The signs are always there about the sad state of local football but we are of course oblivious to it until a crushing defeat hits our team. All in say is, football needs political will and a massive dose of 'unity' by getting the Chinese and Indians back in the game. Without them, our team will continue this downward spiral. Mark my words, one race teams never succeed!
Thursday, 22 January 2009
Yea, you read it right. He said prior to the game, only three players are fully fit. You have to be kidding me when you read this kind of statements in the papers. I mean, where is the professionalism in our players, why can't they maintain their own training schedule, why must they be reminded and spoon fed by the coach? Aren't we professional or in a professional-era?
However, as many of us fans know, Malaysian football is in denial. Claims of professionalism but amateur in attitude and everything.
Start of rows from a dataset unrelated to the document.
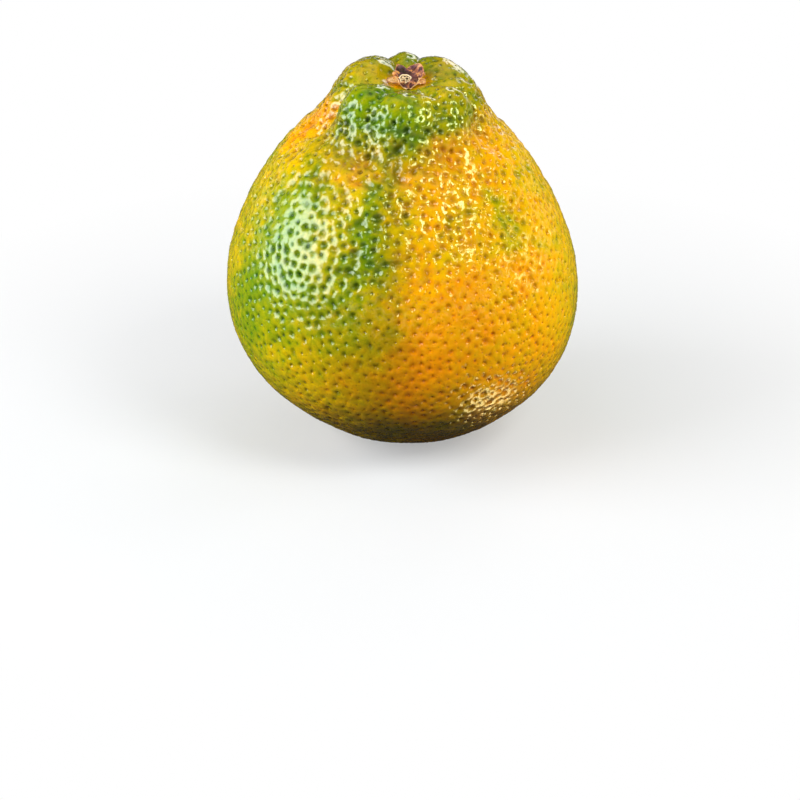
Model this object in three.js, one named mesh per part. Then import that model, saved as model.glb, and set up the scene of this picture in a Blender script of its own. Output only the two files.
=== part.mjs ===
// A tangelo of the large, necked Jamaican type: whole, uncut, standing on its blossom end.
// Millimetres, +Z up, front towards -Y. The origin is the centre of the small flat spot it rests on.
// The fruit is one solid, because rind and flesh grew as one. The dried calyx and the stub of the
// stem sit in the dimple of the crown as pieces of their own.
import * as THREE from "three";
import { mergeVertices } from "three/addons/utils/BufferGeometryUtils.js";

// ---- driving dimensions, mm and degrees -------------------------------------------------------

const REST_RADIUS = 9.5; // flat spot under the fruit
const BELLY_RADIUS = 50; // widest round, so the fruit is about 100 across
const BELLY_HEIGHT = 45;
const CREST_HEIGHT = 107.3; // top of the knob, before its lobes swell out of it
const SEAT_HEIGHT = 106.2; // level floor of the crown's dimple, under the calyx
const SEAT_RADIUS = 5.2;
const BELLY_LEAN = -1.6; // how far the belly sits to -X of the rest spot and the crown

const AROUND = 64; // facets round the fruit
const RINGS_PER_SPAN = 4; // rings between two points of the outline
const GAP = 0.3; // clearance between pieces that rest on each other

// Half outline of the fruit from the rim of the rest spot, over belly, neck and knob, to the dimple.
const OUTLINE = [
  [REST_RADIUS, 0],
  [20, 2.3],
  [32, 9.3],
  [43, 20],
  [48.5, 32],
  [BELLY_RADIUS, BELLY_HEIGHT],
  [48.2, 58],
  [43.6, 70],
  [36.4, 80.5],
  [29.4, 88.8],
  [24.4, 95.4],
  [20.8, 102],
  [15.5, CREST_HEIGHT],
  [8.5, 106.8],
  [SEAT_RADIUS, SEAT_HEIGHT],
];

// The knob is gathered into rounded lobes. Each starts at a furrow and swells to its own fullness.
const LOBES = [
  { from: 10, swell: 2.2 },
  { from: 76, swell: 2.6 },
  { from: 118, swell: 3.8 },
  { from: 190, swell: 2.1 },
  { from: 237, swell: 2.0 },
  { from: 297, swell: 2.2 },
  { from: 335, swell: 2.6 },
];
const FURROW_DEPTH = 1.6;
const LOBE_ROUNDNESS = 0.55; // under 1 gives narrow furrows between broad lobes
const LOBES_FADE_LOW = 81; // height where the furrows have run out on the shoulder
const LOBES_FULL = 97;
const LOBES_FULL_RADIUS = 12; // from here in to the seat the furrows fade again

// Broad swellings and hollows of the body: azimuth, height, spreads of both, amount outwards.
const SWELLINGS = [
  { azimuth: 205, height: 13, wide: 50, tall: 13, out: -1.0 }, // flatter lower left
  { azimuth: 320, height: 16, wide: 40, tall: 14, out: -0.5 },
  { azimuth: 180, height: 85, wide: 45, tall: 8, out: 2.1 }, // left shoulder
  { azimuth: 190, height: 95, wide: 50, tall: 4.5, out: -1.1 }, // pinch under the left of the knob
  { azimuth: 0, height: 86, wide: 45, tall: 6, out: 1.3 }, // right shoulder
  { azimuth: 0, height: 70, wide: 50, tall: 14, out: -0.7 },
  { azimuth: 274, height: 58, wide: 9, tall: 34, out: -1.0 }, // shallow groove down the front
  { azimuth: 225, height: 70, wide: 28, tall: 20, out: 0.9 },
  { azimuth: 318, height: 72, wide: 22, tall: 20, out: 0.6 },
];
const SWELLINGS_START = 18; // radius outside which the swellings act, so that the rest spot stays flat

const CALYX_RADIUS = 5.1; // tip of a sepal
const CALYX_WAIST = 3.5; // between two sepals
const CALYX_THICKNESS = 1.0;
const CALYX_EDGE = 0.5; // thickness of a sepal's tip
const CALYX_RISE = 1.1; // how far a sepal's tip lifts off the seat
const SEPALS = 5;
const SEPAL_TURN = 50; // azimuth of the first sepal
const SOCKET_RADIUS = 2.3; // shallow socket in the calyx for the stem's stub
const SOCKET_DEPTH = 0.4;
const STUB_RADIUS = 1.8;
const STUB_HEIGHT = 1.1;
const STUB_DOME = 0.25;

// ---- helpers ----------------------------------------------------------------------------------

const radians = THREE.MathUtils.degToRad;
const smoothstep = THREE.MathUtils.smoothstep;
const lerp = THREE.MathUtils.lerp;

// Smallest signed angle from b to a, degrees.
function turnBetween(a, b) {
  return ((((a - b + 180) % 360) + 360) % 360) - 180;
}

// A closed mesh from rings of points that run from the bottom centre to the top centre. Each ring is
// ordered anticlockwise seen from above, and the first and last ring are closed by a centre point.
function skinOver(rings, bottomCentre, topCentre) {
  const around = rings[0].length;
  const points = [bottomCentre, ...rings.flat(), topCentre];
  const indices = [];
  const at = (ring, step) => 1 + ring * around + (step % around);
  const last = points.length - 1;
  for (let step = 0; step < around; step++) {
    indices.push(0, at(0, step + 1), at(0, step));
    for (let ring = 0; ring < rings.length - 1; ring++) {
      const [a, b] = [at(ring, step), at(ring, step + 1)];
      const [c, d] = [at(ring + 1, step), at(ring + 1, step + 1)];
      indices.push(a, b, d, a, d, c);
    }
    indices.push(at(rings.length - 1, step), at(rings.length - 1, step + 1), last);
  }
  const geometry = new THREE.BufferGeometry().setFromPoints(points);
  geometry.setIndex(indices);
  const merged = mergeVertices(geometry);
  merged.computeVertexNormals();
  return merged;
}

function namedMesh(name, geometry, color, roughness) {
  const material = new THREE.MeshStandardMaterial({ color, roughness, metalness: 0 });
  const mesh = new THREE.Mesh(geometry, material);
  mesh.name = name;
  return mesh;
}

// ---- fruit ------------------------------------------------------------------------------------

// Lobe that holds an azimuth: 0 in its furrows to 1 along its middle, times how much it swells.
function lobeSwell(azimuth) {
  const turn = (((azimuth - LOBES[0].from) % 360) + 360) % 360;
  const starts = LOBES.map((lobe) => lobe.from - LOBES[0].from);
  const index = starts.findLastIndex((start) => start <= turn);
  const end = index + 1 < LOBES.length ? starts[index + 1] : 360;
  const across = (turn - starts[index]) / (end - starts[index]);
  return LOBES[index].swell * Math.sin(Math.PI * across) ** LOBE_ROUNDNESS - FURROW_DEPTH;
}

// How far the skin stands out from the plain outline, mm.
function swellAt(azimuth, radius, height) {
  const onKnob = smoothstep(height, LOBES_FADE_LOW, LOBES_FULL);
  const outOfDimple =
    height > LOBES_FULL ? smoothstep(radius, SEAT_RADIUS, LOBES_FULL_RADIUS) : 1;
  let out = onKnob * outOfDimple * lobeSwell(azimuth);
  const offRestSpot = height < BELLY_HEIGHT ? smoothstep(radius, REST_RADIUS, SWELLINGS_START) : 1;
  for (const s of SWELLINGS) {
    const across = turnBetween(azimuth, s.azimuth) / s.wide;
    const up = (height - s.height) / s.tall;
    out += offRestSpot * s.out * Math.exp(-(across * across + up * up) / 2);
  }
  return out;
}

function fruitGeometry() {
  const outline = new THREE.SplineCurve(OUTLINE.map(([r, z]) => new THREE.Vector2(r, z)));
  const ringCount = (OUTLINE.length - 1) * RINGS_PER_SPAN;
  const rings = [];
  for (let i = 0; i <= ringCount; i++) {
    const t = i / ringCount;
    const place = outline.getPoint(t);
    const along = outline.getTangent(t);
    const isRim = i === 0 || i === ringCount;
    const ring = [];
    for (let step = 0; step < AROUND; step++) {
      const azimuth = (step * 360) / AROUND;
      const out = isRim ? 0 : swellAt(azimuth, place.x, place.y);
      const radius = place.x + along.y * out;
      const height = place.y - along.x * out;
      const lean = BELLY_LEAN * Math.sin((Math.PI * place.y) / CREST_HEIGHT);
      ring.push(
        new THREE.Vector3(
          radius * Math.cos(radians(azimuth)) + (isRim ? 0 : lean),
          radius * Math.sin(radians(azimuth)),
          height,
        ),
      );
    }
    rings.push(ring);
  }
  return skinOver(rings, new THREE.Vector3(0, 0, 0), new THREE.Vector3(0, 0, SEAT_HEIGHT));
}

// ---- calyx and stem stub ----------------------------------------------------------------------

// Dried calyx: a thin saucer with five sepals that lift at their tips, and a socket in its middle.
function calyxGeometry() {
  const around = 50;
  const base = SEAT_HEIGHT + GAP;
  const ringAt = (fraction, heightOf) =>
    Array.from({ length: around }, (_, step) => {
      const azimuth = (step * 360) / around;
      const sepal = (1 + Math.cos(radians(SEPALS * (azimuth - SEPAL_TURN)))) / 2;
      const radius = fraction * lerp(CALYX_WAIST, CALYX_RADIUS, sepal);
      return new THREE.Vector3(
        radius * Math.cos(radians(azimuth)),
        radius * Math.sin(radians(azimuth)),
        heightOf(fraction),
      );
    });
  const socketEdge = SOCKET_RADIUS / CALYX_WAIST;
  const lift = (fraction) => base + CALYX_RISE * fraction ** 3;
  const top = (fraction) => lift(fraction) + lerp(CALYX_THICKNESS, CALYX_EDGE, fraction);
  const floor = () => base + CALYX_THICKNESS - SOCKET_DEPTH;
  const under = [0.3, 0.6, 0.85, 1].map((fraction) => ringAt(fraction, lift));
  const over = [1, 0.85, socketEdge + 0.05].map((fraction) => ringAt(fraction, top));
  const socket = circle(SOCKET_RADIUS, floor(), around);
  return skinOver(
    [...under, ...over, socket],
    new THREE.Vector3(0, 0, base),
    new THREE.Vector3(0, 0, floor()),
  );
}

function circle(radius, height, around) {
  return Array.from({ length: around }, (_, step) => {
    const angle = (step * 2 * Math.PI) / around;
    return new THREE.Vector3(radius * Math.cos(angle), radius * Math.sin(angle), height);
  });
}

// Stub of the stem, parted at the abscission scar: a short woody plug with a slightly domed end.
function stubGeometry() {
  const around = 24;
  const bottom = SEAT_HEIGHT + GAP + CALYX_THICKNESS - SOCKET_DEPTH + GAP;
  const rings = [
    circle(STUB_RADIUS, bottom, around),
    circle(STUB_RADIUS, bottom + STUB_HEIGHT - STUB_DOME, around),
    circle(STUB_RADIUS * 0.8, bottom + STUB_HEIGHT, around),
  ];
  return skinOver(
    rings,
    new THREE.Vector3(0, 0, bottom),
    new THREE.Vector3(0, 0, bottom + STUB_HEIGHT),
  );
}

// ---- assembly ---------------------------------------------------------------------------------

const tangelo = new THREE.Group();
tangelo.add(namedMesh("fruit", fruitGeometry(), 0xc9a616, 0.3));
tangelo.add(namedMesh("calyx", calyxGeometry(), 0x6b3a24, 0.8));
tangelo.add(namedMesh("stem_stub", stubGeometry(), 0xd8bf93, 0.8));

export default tangelo;
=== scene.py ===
import math

import bpy
import numpy as np
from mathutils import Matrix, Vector, noise
from mathutils.geometry import delaunay_2d_cdt
from mathutils.kdtree import KDTree


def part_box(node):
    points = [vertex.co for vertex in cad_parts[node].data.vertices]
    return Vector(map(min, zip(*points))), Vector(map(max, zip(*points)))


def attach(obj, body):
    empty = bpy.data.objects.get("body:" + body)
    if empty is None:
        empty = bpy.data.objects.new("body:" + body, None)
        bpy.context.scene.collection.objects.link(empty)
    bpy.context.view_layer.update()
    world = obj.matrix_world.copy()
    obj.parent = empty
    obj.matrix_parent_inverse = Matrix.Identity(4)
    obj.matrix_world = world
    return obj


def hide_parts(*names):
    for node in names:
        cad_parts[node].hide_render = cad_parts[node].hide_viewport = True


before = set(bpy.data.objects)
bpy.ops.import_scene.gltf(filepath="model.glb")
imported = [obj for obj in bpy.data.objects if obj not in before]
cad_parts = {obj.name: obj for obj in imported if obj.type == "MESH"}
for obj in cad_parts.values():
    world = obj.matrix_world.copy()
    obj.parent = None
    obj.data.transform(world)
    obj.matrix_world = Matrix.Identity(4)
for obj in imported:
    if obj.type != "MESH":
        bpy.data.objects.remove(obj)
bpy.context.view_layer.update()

MM = 0.001
rng = np.random.default_rng(20)


# ---- sizes taken from the frame ----------------------------------------------

CALYX_BASE = (Vector(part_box("calyx")[0]) / MM).z
GAP = 0.3  # clearance between the crown's seat and the calyx
SEAT_HEIGHT = CALYX_BASE - GAP
SEAT_RADIUS = 5.2  # the flat seat of the calyx, at the bottom of the crown's dimple
REST_RADIUS = 9.5  # the flat spot on the blossom end
BELLY_RADIUS = 50
BELLY_HEIGHT = 45
CREST_HEIGHT = 107.3
BELLY_LEAN = -1.6  # the belly sits this far to -X of the rest spot and the crown

# Half outline from the rest spot over belly, neck and knob to the dimple: radius, height.
OUTLINE = [
    (REST_RADIUS, 0),
    (20, 2.3),
    (32, 9.3),
    (43, 20),
    (48.5, 32),
    (BELLY_RADIUS, BELLY_HEIGHT),
    (48.2, 58),
    (43.6, 70),
    (36.4, 80.5),
    (29.4, 88.8),
    (24.4, 95.4),
    (20.8, 102),
    (15.5, CREST_HEIGHT),
    (8.5, 106.8),
    (SEAT_RADIUS, SEAT_HEIGHT),
]

# The knob is gathered into rounded lobes: azimuth and depth of each furrow, fullness of the lobe
# after it.
LOBES = [
    (10, 1.6, 2.2),
    (74, 0.5, 1.9),
    (109, 0.7, 3.4),
    (190, 1.6, 2.1),
    (237, 1.6, 2.0),
    (297, 1.6, 2.2),
    (335, 1.6, 1.8),
]
LOBES_FROM, LOBES_FULL = 81, 97  # heights between which the lobes rise out of the neck
LOBES_END = 10.5  # radius inside which they sink into the dimple
FURROW_SWING = 5  # how far the furrows wander to each side, in degrees

# Broad swellings and hollows: azimuth, height, width in degrees, height in mm, amount outwards in mm.
SWELLINGS = [
    (205, 13, 50, 13, -1.0),
    (320, 16, 40, 14, -0.5),
    (180, 85, 45, 8, 2.1),
    (190, 95, 50, 4.5, -1.1),
    (0, 86, 45, 6, 1.3),
    (0, 70, 50, 14, -0.7),
    (274, 58, 9, 34, -1.0),
    (225, 70, 28, 20, 0.9),
    (318, 72, 22, 20, 0.6),
    (245, 93.5, 45, 3.0, -0.9),
    (178, 102, 16, 3.5, -1.3),
]


# ---- small helpers -----------------------------------------------------------

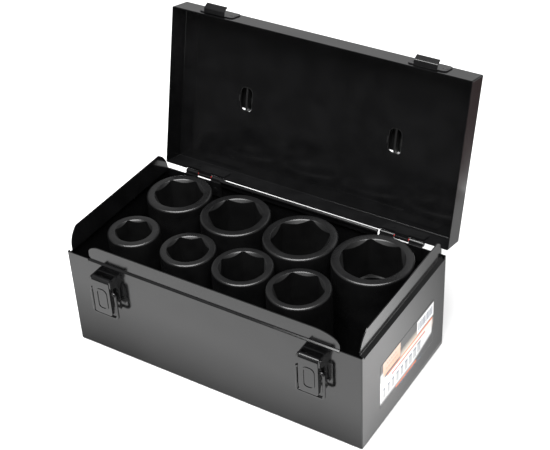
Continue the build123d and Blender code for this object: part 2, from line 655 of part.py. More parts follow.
# ---- Handle: two moulded brackets clipped in the slots, wire and grip ----
def handle_bracket(sign):
    """Bracket, closed: hollow cap with a rib, a neck in the slot and two clips."""
    centre_x = sign * SLOT_X
    length = BRACKET_REAR - BRACKET_FRONT
    middle_y = (BRACKET_REAR + BRACKET_FRONT) / 2
    cavity_front = BRACKET_FRONT + BRACKET_WALL
    neck_width = SLOT_WIDTH - 2 * NECK_CLEARANCE
    neck_length = SLOT_LENGTH - 2 * NECK_CLEARANCE
    neck_bottom = LID_TOP_Z - SHEET + NECK_RECESS
    clip_bottom = LID_TOP_Z - SHEET - CLIP_DEPTH
    with BuildPart() as bracket:
        with BuildSketch(Plane.XY.offset(LID_TOP_Z)):
            with Locations((centre_x, middle_y)):
                RectangleRounded(2 * BRACKET_HALF_WIDTH, length, BRACKET_CORNER)
        extrude(amount=BRACKET_HEIGHT)
        fillet(bracket.faces().sort_by(Axis.Z)[-1].edges(), radius=BRACKET_EDGE)
        with BuildSketch(Plane.XY.offset(neck_bottom)):
            with Locations((centre_x, SLOT_Y)):
                RectangleRounded(neck_width, neck_length, SLOT_CORNER)
        extrude(amount=LID_TOP_Z - neck_bottom)
        with BuildSketch(Plane.XY.offset(LID_TOP_Z)):
            cavity_length = BRACKET_REAR - cavity_front + 1
            with Locations((centre_x, cavity_front + cavity_length / 2)):
                Rectangle(2 * (BRACKET_HALF_WIDTH - BRACKET_WALL), cavity_length)
        extrude(amount=BRACKET_HEIGHT - BRACKET_ROOF, mode=Mode.SUBTRACT)
        with BuildSketch(Plane.XY.offset(neck_bottom)):
            with Locations((centre_x, SLOT_Y)):
                RectangleRounded(
                    neck_width - 2 * NECK_WALL, neck_length - 2 * NECK_WALL, SLOT_CORNER - NECK_WALL
                )
        extrude(amount=LID_TOP_Z - neck_bottom + 1, mode=Mode.SUBTRACT)
        for side_step in (-1, 1):
            clip_x = centre_x + side_step * (neck_width - NECK_WALL) / 2
            with Locations((clip_x, SLOT_Y, (clip_bottom + LID_TOP_Z) / 2)):
                Box(NECK_WALL, CLIP_LENGTH, LID_TOP_Z - clip_bottom)
            with Locations((clip_x + side_step * CLIP_REACH / 2, SLOT_Y, clip_bottom + CLIP_DEPTH / 2)):
                Box(NECK_WALL + CLIP_REACH, CLIP_LENGTH, CLIP_DEPTH)
        with BuildSketch(Plane.XY.offset(LID_TOP_Z)):
            with Locations((centre_x, (cavity_front + BRACKET_REAR) / 2)):
                Rectangle(RIB, BRACKET_REAR - cavity_front)
        extrude(amount=BRACKET_HEIGHT - BRACKET_ROOF)
        bore_x = centre_x - sign * (BRACKET_HALF_WIDTH - BRACKET_WALL / 2)
        with Locations((bore_x, HANDLE_PIVOT_Y, LID_TOP_Z + HANDLE_PIVOT_RISE)):
            Cylinder(HANDLE_BORE, 2 * BRACKET_WALL, rotation=(0, 90, 0), mode=Mode.SUBTRACT)
    return bracket


for side, sign in SIDES:
    bracket_closed = handle_bracket(sign)
    with BuildPart() as bracket:
        with Locations(LID_OPEN):
            add(bracket_closed.part)
    bracket.part.label = f"handle_bracket_{side}"
    export_step(bracket.part, f"parts/handle_bracket_{side}.step")

# The handle hangs straight down from its pivot while the lid is open
pivot_run = HANDLE_PIVOT_Y - HINGE_Y
pivot_rise = LID_TOP_Z + HANDLE_PIVOT_RISE - HINGE_Z
open_cos = cos(radians(-LID_OPEN_ANGLE))
open_sin = sin(radians(-LID_OPEN_ANGLE))
HANDLE_Y = HINGE_Y + pivot_run * open_cos - pivot_rise * open_sin
HANDLE_Z = HINGE_Z + pivot_run * open_sin + pivot_rise * open_cos
GRIP_Z = HANDLE_Z - HANDLE_DROP

with BuildPart() as handle_wire:
    with BuildLine(Plane.XZ.offset(-HANDLE_Y)) as wire_path:
        FilletPolyline(
            (-HANDLE_END, HANDLE_Z),
            (-HANDLE_HALF, HANDLE_Z),
            (-HANDLE_HALF, GRIP_Z),
            (HANDLE_HALF, GRIP_Z),
            (HANDLE_HALF, HANDLE_Z),
            (HANDLE_END, HANDLE_Z),
            radius=HANDLE_BEND,
        )
    with BuildSketch(Plane(wire_path.line @ 0, z_dir=wire_path.line % 0)):
        Circle(HANDLE_WIRE)
    sweep(path=wire_path.line)
handle_wire.part.label = "handle_wire"
export_step(handle_wire.part, "parts/handle_wire.step")

with BuildPart() as handle_grip:
    with BuildSketch(Plane.YZ):
        with Locations((HANDLE_Y, GRIP_Z)):
            SlotOverall(GRIP_WIDTH, GRIP_THICKNESS, rotation=90)
    extrude(amount=GRIP_HALF, both=True)
    fillet(handle_grip.faces().filter_by(Axis.X).edges(), radius=GRIP_EDGE)
    with Locations((0, HANDLE_Y, GRIP_Z)):
        Cylinder(HANDLE_BORE, 3 * GRIP_HALF, rotation=(0, 90, 0), mode=Mode.SUBTRACT)
handle_grip.part.label = "handle_grip"
export_step(handle_grip.part, "parts/handle_grip.step")


# ---- Label sheet stuck on the right wall ----
with BuildPart() as label_sheet:
    with BuildSketch(Plane.YZ.offset(SIDE_X)):
        with Locations((sum(LABEL_Y) / 2, sum(LABEL_Z) / 2)):
            RectangleRounded(LABEL_Y[1] - LABEL_Y[0], LABEL_Z[1] - LABEL_Z[0], LABEL_CORNER)
    extrude(amount=LABEL_THICKNESS)
label_sheet.part.label = "label_sheet"
export_step(label_sheet.part, "parts/label_sheet.step")


# ---- Sockets: deep impact sockets standing on their drive ends ----
def socket(flats, x, y, diameter, turn):
    """Socket with a hexagon at the top and a square drive at the foot."""
    foot = SHEET
    top = foot + SOCKET_LENGTH
    web_top = foot + DRIVE_DEPTH + DRIVE_WEB
    corner_radius = (flats + HEX_CLEARANCE) / sqrt(3)
    bore_radius = (flats - BORE_STEP) / 2
    with BuildPart() as body:
        with BuildSketch(Plane.XY.offset(foot)):
            with Locations((x, y)):
                Circle(diameter / 2)
        extrude(amount=SOCKET_LENGTH)
        rims = body.edges().filter_by(GeomType.CIRCLE).sort_by(Axis.Z)
        chamfer(rims[-1], length=SOCKET_RIM_CHAMFER)
        chamfer(rims[0], length=SOCKET_FOOT_CHAMFER)
        with BuildSketch(Plane.XY.offset(top)):
            with Locations((x, y)):
                RegularPolygon(corner_radius, 6, rotation=turn)
        extrude(amount=-HEX_DEPTH, mode=Mode.SUBTRACT)
        mouth = corner_radius + SOCKET_LEAD
        cone_depth = mouth - bore_radius
        with Locations((x, y, top - cone_depth / 2)):
            Cone(bore_radius, mouth, cone_depth, mode=Mode.SUBTRACT)
        with BuildSketch(Plane.XY.offset(web_top)):
            with Locations((x, y)):
                Circle(bore_radius)
        extrude(amount=top - web_top, mode=Mode.SUBTRACT)
        with BuildSketch(Plane.XY.offset(foot)):
            with Locations((x, y)):
                Circle(WEB_HOLE)
        extrude(amount=SOCKET_LENGTH, mode=Mode.SUBTRACT)
        with BuildSketch(Plane.XY.offset(foot)):
            with Locations((x, y)):
                Rectangle(DRIVE_SQUARE, DRIVE_SQUARE, rotation=turn)
        extrude(amount=DRIVE_DEPTH, mode=Mode.SUBTRACT)
        with BuildSketch(Plane.XY.offset(foot + RING_GROOVE_Z - RING_GROOVE_WIDTH / 2)):
            with Locations((x, y)):
                Circle(diameter / 2 + 1)
                Circle(diameter / 2 - RING_GROOVE_DEPTH, mode=Mode.SUBTRACT)
        extrude(amount=RING_GROOVE_WIDTH, mode=Mode.SUBTRACT)
        with Locations((x, y, foot + RING_GROOVE_Z)):
            Cylinder(
                DRIVE_PIN_HOLE, diameter + 4, rotation=(0, 90, turn), mode=Mode.SUBTRACT
            )
    return body


for flats, x, y, diameter, turn in SOCKETS:
    body = socket(flats, x, y, diameter, turn)
    body.part.label = f"socket_{flats}"
    export_step(body.part, f"parts/socket_{flats}.step")
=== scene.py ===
from math import radians

import bpy
import numpy as np
from mathutils import Matrix, Vector


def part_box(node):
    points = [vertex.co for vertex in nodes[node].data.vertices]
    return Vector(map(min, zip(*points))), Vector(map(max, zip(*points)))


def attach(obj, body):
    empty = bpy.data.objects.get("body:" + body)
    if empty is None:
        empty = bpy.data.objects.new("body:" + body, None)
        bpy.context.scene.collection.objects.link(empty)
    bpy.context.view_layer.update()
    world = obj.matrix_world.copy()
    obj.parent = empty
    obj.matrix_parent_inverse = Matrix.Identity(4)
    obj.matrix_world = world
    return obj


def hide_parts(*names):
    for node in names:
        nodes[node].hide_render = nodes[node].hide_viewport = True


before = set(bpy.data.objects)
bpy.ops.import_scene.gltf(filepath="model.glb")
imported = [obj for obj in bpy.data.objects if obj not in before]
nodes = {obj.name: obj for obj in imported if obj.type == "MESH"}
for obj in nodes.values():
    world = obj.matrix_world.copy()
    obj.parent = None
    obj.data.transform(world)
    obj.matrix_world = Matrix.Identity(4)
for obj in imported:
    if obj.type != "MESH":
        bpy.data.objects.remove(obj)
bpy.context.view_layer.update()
MM = 0.001

# ---------------------------------------------------------------------------
# Camera
# A long lens above the front right corner, looking down into the open case.
# ---------------------------------------------------------------------------
camera_data = bpy.data.cameras.new("camera")
camera_data.lens = 85.07
camera_data.sensor_width = 36.0
camera_data.shift_y = 0.0364
camera = bpy.data.objects.new("camera", camera_data)
camera.location = (0.4207, -0.6099, 0.6476)
camera.rotation_euler = (0.9240, 0.0435, 0.5506)
bpy.context.scene.collection.objects.link(camera)
bpy.context.scene.camera = camera
bpy.context.scene.view_settings.view_transform = "Standard"

# ---------------------------------------------------------------------------
# Studio
# A wide pale sheet on the table, a big soft box overhead and a paler one behind.
# ---------------------------------------------------------------------------
world = bpy.data.worlds.new("studio")
world.use_nodes = True
world.node_tree.nodes["Background"].inputs["Color"].default_value = (1.0, 1.0, 1.0, 1.0)
world.node_tree.nodes["Background"].inputs["Strength"].default_value = 0.30
bpy.context.scene.world = world


def soft_box(name, place, target, size, watts):
    """A square area light at place, turned to face target."""
    data = bpy.data.lights.new(name, "AREA")
    data.shape = "RECTANGLE"
    data.size = size[0]
    data.size_y = size[1]
    data.energy = watts
    light = bpy.data.objects.new(name, data)
    aim = Vector(target) - Vector(place)
    light.matrix_world = Matrix.Translation(place) @ aim.to_track_quat("-Z", "Y").to_matrix().to_4x4()
    bpy.context.scene.collection.objects.link(light)
    return light


soft_box("soft_box_top", (0.1, -0.35, 1.5), (0.0, 0.0, 0.05), (1.3, 1.3), 62.0)
soft_box("soft_box_back", (-0.75, 1.6, 0.75), (0.0, 0.1, 0.1), (1.2, 0.9), 1.2)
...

As you know, our players are mainly "gaya lebih" with their Nike outfits, MP3s and gelled up hair. I have said it before and I am saying it again, their boots have more talent than the players.
In my AFC days, I visited UAE on work assignment for the AFC U-17 tournament and I was posted in Abu Dhabi for two weeks and my venue was the Al Wahda Stadium which is the home club of their best player back then and now, Ismail Mattar. (He played in that 5-0 match)
One thing I noticed is the passion of the club officials and the squad of course. They have dedicated staff to run the club, from youth until the senior team. Yes, UAE clubs have more money than our state teams but that shouldn't be an excuse for our players lack of initiative and professionalism.
What can't we have our own Ismail Mattar, who was once coveted by teams from Europe and even Brazil? Heck, Al Ain club from UAE also won the first AFC Champions League and UAE's citizen compared to us, is relatively small as you would find more foreigners from Indians (from Kerala mainly), Pakistanis and Filipinos and the Mat Salleh in Dubai, Abu Dhabi areas among the seven (I think) Emirates.
I played in my company's sports club badminton tournament and sadly I lost in the semis. On the hindsight I would say that was good a result because I haven't played in a long time and put on damn a lot of weight.
But the defeat hurts as we lost a match we could win because of numerous unforced errors, simple shots like hitting out, to the net, half court smashes going astray etc. Not taking away any credit from my opponents but its one of those days that you feel, Shit, I could have done better!
Anyway, my new year resolution is to play regular badminton with my regular group. If I could do that, regain my old form and hopefully, my size, then I guess you guys out there better watch out!
Tuesday, 20 January 2009
It was going back to office that irritated me as to my own discovery, Malaysia's own taxi service sucks and is very rotten to the core. Maybe the Tourism Ministry might do their own checking on the service provided at the KL Tower.